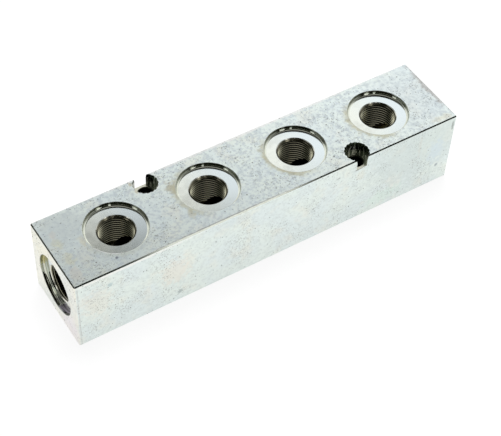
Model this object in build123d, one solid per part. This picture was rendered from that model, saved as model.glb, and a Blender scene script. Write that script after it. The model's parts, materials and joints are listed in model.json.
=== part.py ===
"""Hydraulic manifold block: one square steel bar with a gallery drilled along it.

Four threaded ports open on the top face and one on each end, all meeting the gallery.
Each port has a flat spotface round its mouth, on which a sealing washer seats.
Two counterbored screw holes pass through the bar from top to bottom, at opposite
corners, and each counterbore breaks out through the side face beside it.

Frame: origin at the middle of the bottom face, +X along the bar, +Z up out of the top
ports.  All sizes are in millimetres.
"""

import os
from math import radians, tan

from build123d import *

# Bar
bar_size = 40.0                  # side of the square section
edge_chamfer = 0.5               # on all twelve outside edges

# Row of ports on the top face
port_count = 4
port_pitch = 45.0                # centre to centre along the bar
end_distance = 30.0              # first and last port centre to the nearer end

# Form of every port, made for a G 3/8 pipe thread
spotface_diameter = 28.0
spotface_depth = 2.0
seat_corner_radius = 1.0         # left by the spotface tool between wall and seat
tap_drill_diameter = 15.25       # wall before the thread is cut
mouth_chamfer = 1.0              # 45 degree lead-in at the mouth
thread_depth = 13.0              # full thread in the end ports, from the spotface down
drill_runout = 3.0               # tap drill past that thread; top ports are tapped right down
drill_point_angle = 118.0        # full angle of the drill's point

# Gallery through the whole length, on the section's centre
gallery_diameter = 14.5

# Screw holes, for M6 socket head cap screws
screw_hole_diameter = 6.6
counterbore_diameter = 11.0
counterbore_depth = 6.2
screw_hole_inset = 4.75          # hole centre to the side face beside it
screw_hole_chamfer = 0.4         # at the counterbore's floor

# Worked out from the sizes above
bar_length = (port_count - 1) * port_pitch + 2 * end_distance
port_row = [(index - (port_count - 1) / 2) * port_pitch for index in range(port_count)]
gallery_height = bar_size / 2
top_drill_depth = bar_size - spotface_depth - gallery_height
end_drill_depth = thread_depth + drill_runout
screw_hole_x = port_row[-1] - port_pitch / 2
screw_hole_y = bar_size / 2 - screw_hole_inset
cut_clearance = 1.0              # how far a cutter stands out of the face that it enters


def drill_point_height(diameter):
    """Length of the cone that a drill of this diameter leaves below its full depth."""
    return diameter / 2 / tan(radians(drill_point_angle / 2))


def port_cutter(drill_depth):
    """Everything cut away for one port, as one turned form.

    The face that the port opens on is at Z = 0 and the cutter runs down from it.
    drill_depth is the full-diameter depth of the tap drill below the spotface.
    """
    seat = -spotface_depth
    drill_radius = tap_drill_diameter / 2
    drill_end = seat - drill_depth
    outline = Polyline(
        (0, cut_clearance),
        (spotface_diameter / 2, cut_clearance),
        (spotface_diameter / 2, seat),
        (drill_radius + mouth_chamfer, seat),
        (drill_radius, seat - mouth_chamfer),
        (drill_radius, drill_end),
        (0, drill_end - drill_point_height(tap_drill_diameter)),
        close=True,
    )
    profile = make_face(outline)
    seat_corner = profile.vertices().sort_by_distance((spotface_diameter / 2, seat))[0]
    profile = fillet(seat_corner, seat_corner_radius)
    return revolve(Plane.XZ * profile, Axis.Z)


def screw_hole_cutter():
    """Through hole, deburring chamfer and counterbore, from the top face at Z = 0 down."""
    hole_radius = screw_hole_diameter / 2
    bottom = -bar_size - cut_clearance
    outline = Polyline(
        (0, cut_clearance),
        (counterbore_diameter / 2, cut_clearance),
        (counterbore_diameter / 2, -counterbore_depth),
        (hole_radius + screw_hole_chamfer, -counterbore_depth),
        (hole_radius, -counterbore_depth - screw_hole_chamfer),
        (hole_radius, bottom),
        (0, bottom),
        close=True,
    )
    return revolve(Plane.XZ * make_face(outline), Axis.Z)


def square_bar():
    """The plain bar, standing on Z = 0, with its outside edges broken."""
    bar = Pos(0, 0, bar_size / 2) * Box(bar_length, bar_size, bar_size)
    return chamfer(bar.edges(), edge_chamfer)


def gallery_cutter():
    """The cross gallery, drilled from end to end on the section's centre."""
    length = bar_length + 2 * cut_clearance
    return Pos(0, 0, gallery_height) * Rot(0, 90, 0) * Cylinder(gallery_diameter / 2, length)


def manifold():
    """The finished block, as one solid."""
    block = square_bar() - gallery_cutter()

    top_port = port_cutter(top_drill_depth)
    for port_x in port_row:
        block -= Pos(port_x, 0, bar_size) * top_port

    end_port = port_cutter(end_drill_depth)
    for side in (-1, 1):
        block -= Pos(side * bar_length / 2, 0, gallery_height) * Rot(0, side * 90, 0) * end_port

    screw_hole = screw_hole_cutter()
    for side in (-1, 1):
        block -= Pos(side * screw_hole_x, -side * screw_hole_y, bar_size) * screw_hole
    return block


manifold_block = manifold()
manifold_block.label = "manifold_block"

os.makedirs("parts", exist_ok=True)
export_step(manifold_block, "parts/manifold_block.step")
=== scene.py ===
"""Looks of the hydraulic manifold block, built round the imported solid.

The block is one piece.  Its visible mesh is made here at a finer resolution than the packed
one, from the same sizes.  It adds the real helical thread in each of the six ports, rubbed
rims round the spotfaces and chatter round the counterbores.
"""

import json
from math import atan2, cos, pi, radians, sin, tan

import bmesh
import bpy
from mathutils import Matrix, Vector


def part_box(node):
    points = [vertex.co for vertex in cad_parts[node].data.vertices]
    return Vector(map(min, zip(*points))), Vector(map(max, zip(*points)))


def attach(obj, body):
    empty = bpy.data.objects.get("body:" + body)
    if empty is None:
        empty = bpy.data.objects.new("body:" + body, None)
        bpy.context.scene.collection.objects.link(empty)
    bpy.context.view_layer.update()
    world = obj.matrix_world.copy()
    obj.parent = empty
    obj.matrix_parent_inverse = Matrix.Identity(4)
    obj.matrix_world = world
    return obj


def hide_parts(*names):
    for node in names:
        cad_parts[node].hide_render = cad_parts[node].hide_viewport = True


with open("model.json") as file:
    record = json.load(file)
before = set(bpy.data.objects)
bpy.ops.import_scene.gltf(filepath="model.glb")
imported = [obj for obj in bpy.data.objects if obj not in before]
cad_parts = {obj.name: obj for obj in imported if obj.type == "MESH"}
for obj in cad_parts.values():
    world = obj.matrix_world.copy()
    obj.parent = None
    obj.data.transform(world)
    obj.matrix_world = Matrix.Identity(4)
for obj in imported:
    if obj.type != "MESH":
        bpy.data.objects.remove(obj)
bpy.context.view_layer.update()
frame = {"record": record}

MM = 0.001
NODE = "manifold_block"

# ---------------------------------------------------------------------------------------
# Sizes, in millimetres.  Places come from the frame's box and the record's mounts.
# ---------------------------------------------------------------------------------------

low, high = (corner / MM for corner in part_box(NODE))
LENGTH, WIDTH, HEIGHT = high - low
MOUNTS = {mount["name"]: mount for mount in frame["record"]["mounts"]}
TOP_PORTS = [name for name in MOUNTS if name.startswith("top_port")]
END_PORTS = [name for name in MOUNTS if name.endswith("end_port")]
SCREW_HOLES = [name for name in MOUNTS if name.endswith("screw_hole")]

EDGE_CHAMFER = 0.5
GALLERY_RADIUS = 7.25
GALLERY_HEIGHT = HEIGHT / 2

SPOTFACE_RADIUS = 14.0
SPOTFACE_DEPTH = 2.0
SEAT_CORNER_RADIUS = 1.0
SEAT_CORNER_STEPS = 10
RIM_RADIUS = 0.25                # where the spotface's rim is rubbed round
RIM_STEPS = 4
MOUTH_CHAMFER = 1.0
DRILL_RADIUS = MOUNTS[TOP_PORTS[0]]["dims"]["r_mm"]
DRILL_POINT_ANGLE = 118
DRILL_POINT_SLOPE = tan(radians(DRILL_POINT_ANGLE / 2))
TOP_DRILL_DEPTH = HEIGHT - SPOTFACE_DEPTH - GALLERY_HEIGHT
END_DRILL_DEPTH = MOUNTS[END_PORTS[0]]["dims"]["length_mm"] + MOUTH_CHAMFER

SCREW_HOLE_RADIUS = MOUNTS[SCREW_HOLES[0]]["dims"]["r_mm"]
COUNTERBORE_RADIUS = 5.5
COUNTERBORE_DEPTH = 6.2
SCREW_HOLE_CHAMFER = 0.4
CHATTER_WAVES = 17               # round the counterbore's rim
CHATTER_HEIGHT = 0.3
CHATTER_DEPTH = 2.2              # below the top face, where the waves have died out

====

▶ _Problem description_
Give back, word for word, only the lines above from the line holding "end_port = port_cutter(end_drill_depth)" to the line holding "obj.matrix_world = Matrix.Identity(4)", both included.

▶ _Exercise solution_
    end_port = port_cutter(end_drill_depth)
    for side in (-1, 1):
        block -= Pos(side * bar_length / 2, 0, gallery_height) * Rot(0, side * 90, 0) * end_port

    screw_hole = screw_hole_cutter()
    for side in (-1, 1):
        block -= Pos(side * screw_hole_x, -side * screw_hole_y, bar_size) * screw_hole
    return block


manifold_block = manifold()
manifold_block.label = "manifold_block"

os.makedirs("parts", exist_ok=True)
export_step(manifold_block, "parts/manifold_block.step")
=== scene.py ===
"""Looks of the hydraulic manifold block, built round the imported solid.

The block is one piece.  Its visible mesh is made here at a finer resolution than the packed
one, from the same sizes.  It adds the real helical thread in each of the six ports, rubbed
rims round the spotfaces and chatter round the counterbores.
"""

import json
from math import atan2, cos, pi, radians, sin, tan

import bmesh
import bpy
from mathutils import Matrix, Vector


def part_box(node):
    points = [vertex.co for vertex in cad_parts[node].data.vertices]
    return Vector(map(min, zip(*points))), Vector(map(max, zip(*points)))


def attach(obj, body):
    empty = bpy.data.objects.get("body:" + body)
    if empty is None:
        empty = bpy.data.objects.new("body:" + body, None)
        bpy.context.scene.collection.objects.link(empty)
    bpy.context.view_layer.update()
    world = obj.matrix_world.copy()
    obj.parent = empty
    obj.matrix_parent_inverse = Matrix.Identity(4)
    obj.matrix_world = world
    return obj


def hide_parts(*names):
    for node in names:
        cad_parts[node].hide_render = cad_parts[node].hide_viewport = True


with open("model.json") as file:
    record = json.load(file)
before = set(bpy.data.objects)
bpy.ops.import_scene.gltf(filepath="model.glb")
imported = [obj for obj in bpy.data.objects if obj not in before]
cad_parts = {obj.name: obj for obj in imported if obj.type == "MESH"}
for obj in cad_parts.values():
    world = obj.matrix_world.copy()
    obj.parent = None
    obj.data.transform(world)
    obj.matrix_world = Matrix.Identity(4)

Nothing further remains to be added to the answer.